• [DIRECTION]: How many lines in the listing below include the word "FreeCAD"? Answer with the number and nothing else.

• [DATA LINES]:
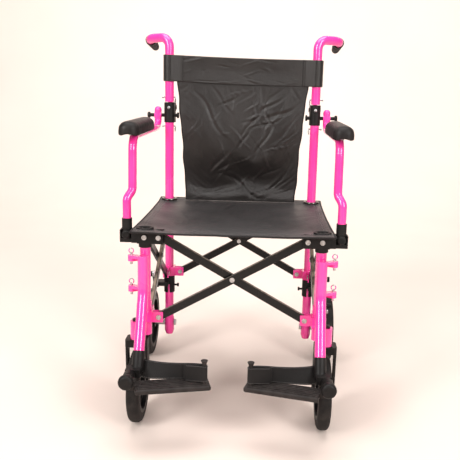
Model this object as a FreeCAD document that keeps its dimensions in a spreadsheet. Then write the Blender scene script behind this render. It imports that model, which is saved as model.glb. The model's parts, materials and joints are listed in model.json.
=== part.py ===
"""Folding transport chair with four scissor pairs: millimetres, +Z up, front towards -Y, +X to the right."""

import FreeCAD, Part
import math
import os
import re

import Sketcher

Vec = FreeCAD.Vector
X_AXIS, Y_AXIS, Z_AXIS = Vec(1, 0, 0), Vec(0, 1, 0), Vec(0, 0, 1)
LEFT, RIGHT = -1, 1
SUFFIX = {LEFT: "l", RIGHT: "r"}

# Driving dimensions. Every cell is a plain number in millimetres, or a plain count.
SIZES = {
    # frame layout
    "half_width": 208, "half_depth": 205, "origin_shift": 26.208, "low_pivot_height": 264,
    "bar_rise": 196, "bar_pitch": 400, "tube_diameter": 25.4, "tube_wall": 1.8,
    # rear posts
    "rear_post_bottom": 64, "rear_post_top": 716, "foot_taper": 12, "foot_inset": 2.2,
    "bore_clearance": 0.05, "running_gap": 0.5, "socket_diameter": 20, "socket_depth": 24,
    "foot_sleeve_top": 116, "foot_sleeve_wall": 1.6,
    # scissor bars
    "bar_depth": 20, "bar_thickness": 9, "bar_gap": 2, "pin_diameter": 8, "rivet_head": 12,
    "rivet_head_thickness": 2.2, "bar_edge_radius": 1.5, "head_gap": 0.2,
    # corner fittings that hold the bar ends
    "cheek_thickness": 3, "cheek_gap": 0.5, "core_half": 17, "low_fitting_height": 26,
    "seat_fitting_height": 30, "seat_fitting_top": 475, "skirt_height": 10, "skirt_diameter": 31,
    "fascia_thickness": 3.5, "slide_clearance": 0.3,
    # front posts and their slide tubes
    "front_post_bottom": 218, "front_post_top": 434, "slide_diameter": 21, "slide_length": 214,
    # caster housings and casters
    "housing_x": 225, "housing_y": 236, "housing_bottom": 216, "housing_height": 44,
    "housing_diameter": 29, "post_sleeve_top": 302, "post_sleeve_diameter": 30, "clamp_bolt_z": 288,
    "clamp_washer": 13, "clamp_washer_thickness": 2, "clamp_head": 9, "clamp_head_length": 7,
    "stem_diameter": 12, "gusset_thickness": 4, "gusset_hole": 6, "gusset_slot": 6,
    "gusset_share": 0.58, "web_low": 0.2, "web_high": 0.8, "trail": 15, "stem_seat": 6,
    "nut_height": 4, "boss_extra": 4, "boss_height": 2, "boss_rise": 1.6, "caster_diameter": 180,
    "wheel_width": 30, "crown_top": 214, "crown_thickness": 18, "fork_width": 53, "fork_leg": 5,
    "crown_length": 40, "fork_end": 13, "crown_round": 6,
    # wheels
    "rear_diameter": 200, "tyre_depth": 23, "rim_depth": 9, "hub_diameter": 34, "hub_width": 34,
    "web_thickness": 9, "axle_diameter": 10, "rear_wheel_x": 268, "axle_head": 19,
    "axle_head_thickness": 6, "axle_gap": 0.4, "nut_taper": 6, "tyre_round": 11, "window_diameter": 26,
    "windows": 6, "through": 60,
    # sleeves and brakes
    "sleeve_bottom": 198, "sleeve_length": 50, "sleeve_diameter": 32, "sleeve_slot": 6, "slot_rise": 8,
    "slot_share": 0.7, "lock_drop": 4, "stalk_diameter": 6, "stalk_length": 9, "button_diameter": 11,
    "button_length": 5, "brake_pivot_y": 178, "brake_pivot_z": 228, "brake_plate": 5, "brake_boss": 8,
    "brake_arm_height": 12, "brake_tab": 22, "brake_lean": 0.6, "brake_rise": 0.8, "brake_radius": 10,
    "brake_arm_x": 244, "shoe_back": 56, "shoe_drop": 32, "shoe_radius": 6, "shoe_length": 28,
    "brake_handle_length": 48,
    # backrest hinge, back tubes and grips
    "hinge_y": 231, "hinge_z": 747, "hinge_eye": 12, "hinge_block_bottom": 705, "hinge_block_top": 761,
    "hinge_block_width": 30, "tongue_thickness": 13, "tongue_slot": 14, "slot_above": 16,
    "slot_below": 26, "pull_offset": 11, "pull_diameter": 4, "pull_length": 4, "back_tube_bottom": 763,
    "plug_height": 6, "ring_rise": 15, "handle_top": 941, "handle_out": 269, "handle_drop": 2,
    "handle_bend": 26, "handle_set_back": 30, "handle_back": 275, "handle_fall": 7, "grip_start": 17,
    "grip_length": 96, "grip_diameter": 30, "grip_collar": 31, "grip_collar_length": 6,
    "grip_round": 8, "grip_neck": 30, "grip_neck_diameter": 28.6, "grip_end": 21, "ring_radius": 8,
    "ring_wire": 1.2,
    # armrests
    "rod_z": 725, "rod_diameter": 10, "rod_inner_x": 186, "rod_outer_x": 265, "rod_cap": 17,
    "rod_cap_length": 8, "cap_round": 2.5, "arm_x": 241, "arm_foot_x": 252, "arm_top_z": 692,
    "arm_front_y": 178, "arm_foot_y": 200, "arm_foot_top": 548, "arm_diameter": 20, "arm_bend": 34,
    "rod_loop": 18, "arm_crest": 15, "arm_drop": 20, "arm_shoulder": 25, "arm_shoulder_bend": 14,
    "arm_lean": 8, "jog_height": 18, "jog_bend": 20, "foot_cap_floor": 6, "foot_knob_length": 9.5,
    "foot_cap_bottom": 455, "foot_cap_height": 47, "foot_cap_diameter": 24, "foot_knob": 20,
    "foot_knob_round": 4, "pad_width": 53, "pad_length": 255, "pad_height": 28, "pad_front": 216,
    "pad_round": 9, "pad_offset": 5, "pad_lift": 2, "pad_crown": 45, "pad_bow": 1020, "saddle_wall": 3,
    "saddle_gap": 0.6,
    # hangers and footrests
    "hanger_y": 236, "hanger_top": 420, "hanger_knee_z": 330, "hanger_foot_y": 301,
    "hanger_foot_z": 204, "hanger_bend": 70, "hanger_lean": 3, "hanger_cap": 2.5, "loop_radius": 5.5,
    "loop_pin": 6, "pin_drop": 15.4, "loop_rise": 12.6, "swing_x": 238, "swing_y": 224,
    "lug_radius": 8, "lug_thickness": 7, "lug_gap": 0.5, "upper_lug_z": 404, "lower_lug_z": 330,
    "foot_sleeve_length": 46, "foot_sleeve_diameter": 28, "foot_sleeve_lap": 6, "foot_arm_gap": 4,
    "foot_arm_edge": 20, "foot_arm_lift": 3, "foot_arm_height": 18, "plate_axis_x": 222,
    "plate_axis_z": 169, "plate_front": 401, "plate_rear": 347, "plate_outer": 205, "plate_yaw": 14,
    "plate_inner": 37, "plate_bottom": 146, "plate_thickness": 12, "plate_round": 4, "rib_height": 1.6,
    "rib_width": 3, "rib_pitch": 8, "rib_inset": 8, "ribs": 6, "knob_diameter": 35, "knob_length": 12,
    "knob_round": 8, "boss_diameter": 26, "pivot_front": 33, "pivot_back": 10, "ear_length": 14,
    "ear_start": 17.5, "boss_length": 22, "boss_back": 6, "strap_post_x": 51, "strap_post_height": 58,
    "strap_post_diameter": 10, "strap_flare": 16, "strap_flare_height": 7, "strap_post_back": 11,
    "strap_start_x": 191, "strap_start_y": 303, "strap_end_x": 62, "strap_end_y": 350,
    "strap_height": 39, "strap_thickness": 2, "strap_bottom": 163,
    # fabric
    "seat_top": 480, "sheet_thickness": 3, "seat_half_width": 236, "seat_front": 252, "seat_rear": 232,
    "grommet_hole": 30, "band_top": 889, "band_bottom": 805, "band_half": 194, "body_top_half": 184,
    "body_foot_half": 158, "body_foot": 486,
}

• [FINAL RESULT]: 3